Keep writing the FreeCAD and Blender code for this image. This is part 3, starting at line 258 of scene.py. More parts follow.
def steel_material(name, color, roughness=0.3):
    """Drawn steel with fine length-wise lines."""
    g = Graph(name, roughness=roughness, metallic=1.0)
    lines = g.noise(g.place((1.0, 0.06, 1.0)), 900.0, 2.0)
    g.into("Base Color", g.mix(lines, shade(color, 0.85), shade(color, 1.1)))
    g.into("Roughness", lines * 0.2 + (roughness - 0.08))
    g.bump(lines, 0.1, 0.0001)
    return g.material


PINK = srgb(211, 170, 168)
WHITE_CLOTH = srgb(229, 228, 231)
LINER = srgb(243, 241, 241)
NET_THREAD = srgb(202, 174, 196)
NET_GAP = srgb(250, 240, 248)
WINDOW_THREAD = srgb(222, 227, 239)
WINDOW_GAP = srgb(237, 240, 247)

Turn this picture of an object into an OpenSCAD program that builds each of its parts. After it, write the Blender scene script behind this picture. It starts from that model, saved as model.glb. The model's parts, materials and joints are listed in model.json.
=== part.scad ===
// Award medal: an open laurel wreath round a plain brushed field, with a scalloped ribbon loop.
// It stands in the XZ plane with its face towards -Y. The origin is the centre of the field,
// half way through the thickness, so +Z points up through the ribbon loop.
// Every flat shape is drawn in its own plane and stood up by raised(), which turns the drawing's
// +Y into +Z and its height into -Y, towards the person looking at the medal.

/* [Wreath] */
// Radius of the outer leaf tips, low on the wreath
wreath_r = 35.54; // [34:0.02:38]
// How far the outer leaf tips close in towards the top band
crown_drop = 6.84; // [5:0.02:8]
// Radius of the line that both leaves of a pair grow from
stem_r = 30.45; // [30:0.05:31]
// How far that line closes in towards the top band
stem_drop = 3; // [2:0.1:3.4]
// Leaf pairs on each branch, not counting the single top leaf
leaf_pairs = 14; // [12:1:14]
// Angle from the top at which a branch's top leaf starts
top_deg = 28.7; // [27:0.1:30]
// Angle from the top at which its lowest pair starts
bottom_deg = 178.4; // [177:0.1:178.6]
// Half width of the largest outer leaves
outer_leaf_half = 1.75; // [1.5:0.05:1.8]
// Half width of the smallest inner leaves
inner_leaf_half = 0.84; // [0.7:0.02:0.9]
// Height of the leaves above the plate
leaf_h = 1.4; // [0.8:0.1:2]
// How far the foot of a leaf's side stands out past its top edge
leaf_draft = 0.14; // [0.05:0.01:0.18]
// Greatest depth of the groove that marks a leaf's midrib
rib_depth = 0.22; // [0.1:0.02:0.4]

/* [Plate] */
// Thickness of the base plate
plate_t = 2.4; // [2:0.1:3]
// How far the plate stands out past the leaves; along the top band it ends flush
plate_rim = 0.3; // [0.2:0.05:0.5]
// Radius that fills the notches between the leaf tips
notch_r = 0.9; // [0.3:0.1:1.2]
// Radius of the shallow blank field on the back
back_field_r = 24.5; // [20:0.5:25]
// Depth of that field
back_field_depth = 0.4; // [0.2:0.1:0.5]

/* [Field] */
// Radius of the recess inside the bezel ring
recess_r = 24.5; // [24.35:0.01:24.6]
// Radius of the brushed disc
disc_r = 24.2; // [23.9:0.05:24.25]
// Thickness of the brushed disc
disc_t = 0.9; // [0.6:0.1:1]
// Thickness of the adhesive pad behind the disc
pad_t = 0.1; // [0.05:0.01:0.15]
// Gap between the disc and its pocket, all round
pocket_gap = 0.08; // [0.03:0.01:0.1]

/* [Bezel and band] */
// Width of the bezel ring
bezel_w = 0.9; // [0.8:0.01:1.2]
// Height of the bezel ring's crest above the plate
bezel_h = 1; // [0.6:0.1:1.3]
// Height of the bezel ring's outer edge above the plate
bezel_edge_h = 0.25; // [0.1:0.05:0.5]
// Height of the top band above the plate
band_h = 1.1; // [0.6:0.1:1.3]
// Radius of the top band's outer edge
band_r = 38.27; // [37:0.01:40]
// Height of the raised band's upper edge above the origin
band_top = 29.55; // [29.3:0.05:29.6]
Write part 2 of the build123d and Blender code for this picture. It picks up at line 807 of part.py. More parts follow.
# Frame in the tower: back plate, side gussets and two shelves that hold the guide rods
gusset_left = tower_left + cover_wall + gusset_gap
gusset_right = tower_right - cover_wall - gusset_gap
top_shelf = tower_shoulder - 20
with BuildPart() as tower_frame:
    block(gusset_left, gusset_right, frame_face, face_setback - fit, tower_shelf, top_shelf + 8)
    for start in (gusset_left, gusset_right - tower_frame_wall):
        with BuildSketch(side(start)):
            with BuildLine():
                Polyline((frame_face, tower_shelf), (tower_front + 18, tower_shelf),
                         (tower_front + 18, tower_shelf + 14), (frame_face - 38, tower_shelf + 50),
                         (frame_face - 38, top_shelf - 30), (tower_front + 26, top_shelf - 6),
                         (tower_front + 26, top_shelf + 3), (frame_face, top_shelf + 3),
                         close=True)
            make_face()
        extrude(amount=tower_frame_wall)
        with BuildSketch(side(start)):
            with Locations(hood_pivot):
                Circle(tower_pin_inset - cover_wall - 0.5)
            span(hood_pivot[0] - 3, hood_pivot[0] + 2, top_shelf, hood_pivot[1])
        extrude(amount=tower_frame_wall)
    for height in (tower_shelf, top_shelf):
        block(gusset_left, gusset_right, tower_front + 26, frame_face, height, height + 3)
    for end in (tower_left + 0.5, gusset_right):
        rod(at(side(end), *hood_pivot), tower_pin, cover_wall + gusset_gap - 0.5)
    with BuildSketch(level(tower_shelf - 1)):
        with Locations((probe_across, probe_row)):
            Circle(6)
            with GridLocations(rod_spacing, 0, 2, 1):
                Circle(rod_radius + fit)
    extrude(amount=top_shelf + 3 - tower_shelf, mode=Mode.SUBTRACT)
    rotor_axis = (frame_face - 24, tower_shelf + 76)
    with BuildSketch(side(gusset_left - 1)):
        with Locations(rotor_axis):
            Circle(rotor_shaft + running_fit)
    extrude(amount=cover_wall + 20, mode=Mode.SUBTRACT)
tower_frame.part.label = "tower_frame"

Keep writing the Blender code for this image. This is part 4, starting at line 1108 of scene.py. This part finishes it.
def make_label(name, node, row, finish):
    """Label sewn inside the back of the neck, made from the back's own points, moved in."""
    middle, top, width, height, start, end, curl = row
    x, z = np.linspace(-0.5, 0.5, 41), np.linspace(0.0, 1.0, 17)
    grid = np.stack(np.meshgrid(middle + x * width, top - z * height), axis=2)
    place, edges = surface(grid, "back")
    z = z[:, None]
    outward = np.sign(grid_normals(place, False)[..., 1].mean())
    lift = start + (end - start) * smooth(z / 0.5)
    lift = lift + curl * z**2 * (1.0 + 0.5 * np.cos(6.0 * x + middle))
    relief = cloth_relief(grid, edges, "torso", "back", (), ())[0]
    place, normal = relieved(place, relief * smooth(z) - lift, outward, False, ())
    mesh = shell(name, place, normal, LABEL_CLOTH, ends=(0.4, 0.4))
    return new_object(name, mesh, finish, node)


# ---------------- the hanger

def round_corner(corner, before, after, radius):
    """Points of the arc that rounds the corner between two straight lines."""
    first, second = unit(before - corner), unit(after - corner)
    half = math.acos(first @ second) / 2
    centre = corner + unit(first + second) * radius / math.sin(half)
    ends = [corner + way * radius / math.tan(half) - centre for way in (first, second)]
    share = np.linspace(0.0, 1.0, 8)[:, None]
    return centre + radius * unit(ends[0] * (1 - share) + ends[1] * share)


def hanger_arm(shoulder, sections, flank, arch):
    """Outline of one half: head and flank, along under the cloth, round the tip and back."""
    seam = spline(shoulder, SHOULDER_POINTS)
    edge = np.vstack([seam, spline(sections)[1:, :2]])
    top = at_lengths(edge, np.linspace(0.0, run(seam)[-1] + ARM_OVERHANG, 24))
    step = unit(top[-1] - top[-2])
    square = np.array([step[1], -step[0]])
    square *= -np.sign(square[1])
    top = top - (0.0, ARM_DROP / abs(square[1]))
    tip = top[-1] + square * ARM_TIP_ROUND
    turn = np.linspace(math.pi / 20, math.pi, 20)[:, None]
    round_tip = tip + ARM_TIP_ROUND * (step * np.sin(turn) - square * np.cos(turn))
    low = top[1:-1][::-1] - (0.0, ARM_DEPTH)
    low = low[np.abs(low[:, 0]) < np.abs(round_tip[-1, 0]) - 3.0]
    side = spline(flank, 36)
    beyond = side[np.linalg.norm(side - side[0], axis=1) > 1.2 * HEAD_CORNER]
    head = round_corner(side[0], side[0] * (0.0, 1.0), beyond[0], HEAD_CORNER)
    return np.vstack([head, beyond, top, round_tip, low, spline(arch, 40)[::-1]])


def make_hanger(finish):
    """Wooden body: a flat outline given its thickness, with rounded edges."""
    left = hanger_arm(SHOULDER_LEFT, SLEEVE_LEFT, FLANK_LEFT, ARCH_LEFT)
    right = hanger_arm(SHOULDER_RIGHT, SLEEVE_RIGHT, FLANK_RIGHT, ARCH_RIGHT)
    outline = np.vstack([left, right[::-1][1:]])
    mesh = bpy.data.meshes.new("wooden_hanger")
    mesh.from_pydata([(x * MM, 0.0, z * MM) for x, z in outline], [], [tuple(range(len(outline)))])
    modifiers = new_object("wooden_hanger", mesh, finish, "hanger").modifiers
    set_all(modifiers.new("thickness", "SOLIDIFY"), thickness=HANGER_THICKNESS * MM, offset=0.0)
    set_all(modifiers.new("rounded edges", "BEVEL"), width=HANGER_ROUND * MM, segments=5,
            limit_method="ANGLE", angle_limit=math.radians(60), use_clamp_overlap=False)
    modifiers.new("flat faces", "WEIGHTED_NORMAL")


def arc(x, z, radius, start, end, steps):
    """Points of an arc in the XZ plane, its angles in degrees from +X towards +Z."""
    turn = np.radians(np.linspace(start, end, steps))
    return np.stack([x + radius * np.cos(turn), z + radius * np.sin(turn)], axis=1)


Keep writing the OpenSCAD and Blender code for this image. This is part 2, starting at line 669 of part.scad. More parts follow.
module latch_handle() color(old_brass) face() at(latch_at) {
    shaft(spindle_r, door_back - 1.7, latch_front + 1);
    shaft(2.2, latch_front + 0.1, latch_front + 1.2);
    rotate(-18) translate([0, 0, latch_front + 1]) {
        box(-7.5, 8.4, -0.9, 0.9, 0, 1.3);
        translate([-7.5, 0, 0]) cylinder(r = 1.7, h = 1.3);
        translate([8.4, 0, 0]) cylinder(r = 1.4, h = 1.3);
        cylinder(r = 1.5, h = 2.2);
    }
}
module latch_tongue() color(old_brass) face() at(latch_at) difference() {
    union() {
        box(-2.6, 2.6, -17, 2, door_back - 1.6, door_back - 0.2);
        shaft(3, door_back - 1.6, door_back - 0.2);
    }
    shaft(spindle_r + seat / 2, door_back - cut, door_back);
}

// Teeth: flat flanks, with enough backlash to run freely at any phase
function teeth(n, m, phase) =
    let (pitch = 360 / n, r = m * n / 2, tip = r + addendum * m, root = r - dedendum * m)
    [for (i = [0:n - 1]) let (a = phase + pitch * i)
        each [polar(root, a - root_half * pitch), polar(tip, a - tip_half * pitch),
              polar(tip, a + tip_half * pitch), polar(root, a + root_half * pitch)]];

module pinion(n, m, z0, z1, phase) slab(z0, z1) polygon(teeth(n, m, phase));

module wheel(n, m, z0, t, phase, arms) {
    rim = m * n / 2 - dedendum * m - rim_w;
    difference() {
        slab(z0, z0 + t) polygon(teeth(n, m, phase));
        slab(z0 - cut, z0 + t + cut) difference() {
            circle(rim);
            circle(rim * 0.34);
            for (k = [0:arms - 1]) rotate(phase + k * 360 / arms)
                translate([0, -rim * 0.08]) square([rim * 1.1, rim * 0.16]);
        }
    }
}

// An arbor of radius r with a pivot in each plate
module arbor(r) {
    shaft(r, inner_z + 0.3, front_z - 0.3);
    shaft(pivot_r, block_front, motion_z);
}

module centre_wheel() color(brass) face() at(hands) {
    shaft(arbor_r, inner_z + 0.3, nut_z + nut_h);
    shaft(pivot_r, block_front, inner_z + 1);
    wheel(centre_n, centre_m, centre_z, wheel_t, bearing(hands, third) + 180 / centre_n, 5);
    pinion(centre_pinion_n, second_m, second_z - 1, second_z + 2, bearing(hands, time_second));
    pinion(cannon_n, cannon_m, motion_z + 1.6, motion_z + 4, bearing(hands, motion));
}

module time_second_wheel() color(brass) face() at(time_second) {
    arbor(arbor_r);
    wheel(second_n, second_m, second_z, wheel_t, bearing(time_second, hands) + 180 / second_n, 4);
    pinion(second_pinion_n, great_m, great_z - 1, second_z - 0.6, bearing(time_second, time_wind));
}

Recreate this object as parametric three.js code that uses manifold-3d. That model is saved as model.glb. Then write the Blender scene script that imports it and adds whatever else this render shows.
+---+
* Short problem *
Start with the line that contains "Keep writing the Blender" and end with the line that contains "return centre +"; give those lines again exactly, and no others.

* Task solution *
Keep writing the Blender code for this image. This is part 4, starting at line 1108 of scene.py. This part finishes it.
def make_label(name, node, row, finish):
    """Label sewn inside the back of the neck, made from the back's own points, moved in."""
    middle, top, width, height, start, end, curl = row
    x, z = np.linspace(-0.5, 0.5, 41), np.linspace(0.0, 1.0, 17)
    grid = np.stack(np.meshgrid(middle + x * width, top - z * height), axis=2)
    place, edges = surface(grid, "back")
    z = z[:, None]
    outward = np.sign(grid_normals(place, False)[..., 1].mean())
    lift = start + (end - start) * smooth(z / 0.5)
    lift = lift + curl * z**2 * (1.0 + 0.5 * np.cos(6.0 * x + middle))
    relief = cloth_relief(grid, edges, "torso", "back", (), ())[0]
    place, normal = relieved(place, relief * smooth(z) - lift, outward, False, ())
    mesh = shell(name, place, normal, LABEL_CLOTH, ends=(0.4, 0.4))
    return new_object(name, mesh, finish, node)


# ---------------- the hanger

def round_corner(corner, before, after, radius):
    """Points of the arc that rounds the corner between two straight lines."""
    first, second = unit(before - corner), unit(after - corner)
    half = math.acos(first @ second) / 2
    centre = corner + unit(first + second) * radius / math.sin(half)
    ends = [corner + way * radius / math.tan(half) - centre for way in (first, second)]
    share = np.linspace(0.0, 1.0, 8)[:, None]
    return centre + radius * unit(ends[0] * (1 - share) + ends[1] * share)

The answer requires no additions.